You need to be realistic about what your resources are and what your strengths are. If you’re a small team, your dream may be to make the world’s best 3D co-op shooter - but it’s not realistic, no matter how much passion you have, to see that success for your first title. 

So starting with a hyper-casual or idle game just to learn the ropes, experience the process of shipping a game, looking at analytics, learning things - that can be a great place to start.

If you try to skip to "I want to make my dream project" without ever making a simpler project, you're likely to get in trouble. 

I would add that you should never make a game where you have contempt for the audience - that’s something that often happens, where you’re just copying something successful without caring about the player or their experience. That is very problematic and unlikely to lead to success. 

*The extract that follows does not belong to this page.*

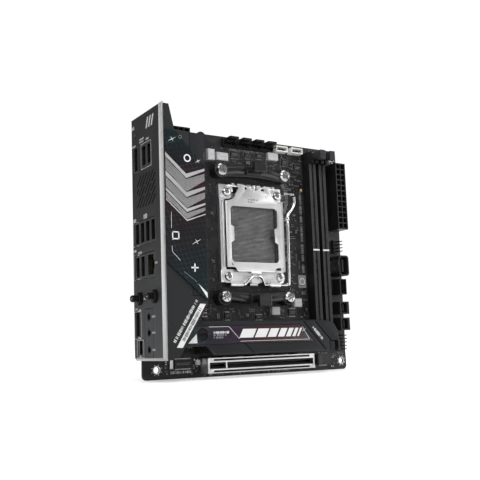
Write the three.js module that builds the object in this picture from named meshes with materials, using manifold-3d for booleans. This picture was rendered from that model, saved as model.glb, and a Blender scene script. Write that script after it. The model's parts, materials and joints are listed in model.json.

The importance of a co-founder

The loneliest year in business I had was the year after my brother left Kongregate and before I hired a replacement. It’s lonely to be in charge. One thing that’s surprising when you start your own company is how different it feels compared to being an employee. When you start your own company, ultimately everything is your responsibility. That brings a level of stress that is very hard to manage.

You can found a studio on your own, but it’s absolutely worth it to invest in finding something to build it with. Having said that, it’s better to do it alone than to do it with the wrong person. Make sure you have the same goals and values - if you are aligned and have complementary skill sets, and somebody you can make the big decision with - you’re going to feel so much better, make better decisions, and get more done.

The power of a small team

The way we started at Double Loop was writing up a series of things about how people feel playing a game and why it was important in people’s lives.

Then my co-founder Shelby and I agreed on our pillars for games, and brainstormed a lot of ideas in different genres that we thought could meet them. From there we researched things like the market size and other relevant background information about our ideas.

As it happens our favourite idea was something that our market research also suggested was the best idea.

Then a small team - me, Shelby, our engineer, and our art director - started prototyping, and prototyped around 25 mechanics. 

We really tried to take that time of creativity and experimentation with a really small team, before bringing anybody in and building the full game. 

This helped us get to something interesting and innovative, without having the pressure of having a full team needing something to do. 

A quick aside: social mechanics

The social mechanics in the so-called casual market have been relatively weak, because its a lot of puzzle games, which don’t lend themselves to co-op play like MMOs or midcore games do. There’s a lot of room for innovation in that market.

Unexpected obstacles

Having been a publisher like I’d been is a very interesting way to start your own studio - I’ve seen a lot of the mistakes and challenges a lot of studios have faced and been able to pull a lot of common threads to help us.

But obviously I didn’t anticipate a pandemic or to be building up a studio where we can’t even meet some of our employees in person. We were lucky that we did all the prototyping as a team in person before the pandemic hit. But it’s a challenge finding out how to build company culture in this fragmented online space. 

The one thing I wish I knew at the start of my journey

We really needed to think carefully about how much we’d personally be able to do on the game. You underestimate how much work goes into fundraising, biz dev, taxes etc…

When we finished the prototyping phase and moved into full development, my co-founder had an overwhelming amount of work to do. It was hard on her. We really should have hired a designer to support her. 

My recommendation is that as a founder, whatever you think you’re going to be able to do for the game (timing wise), cut it in half and allow some room for maneuver. Not doing that is a mistake we made.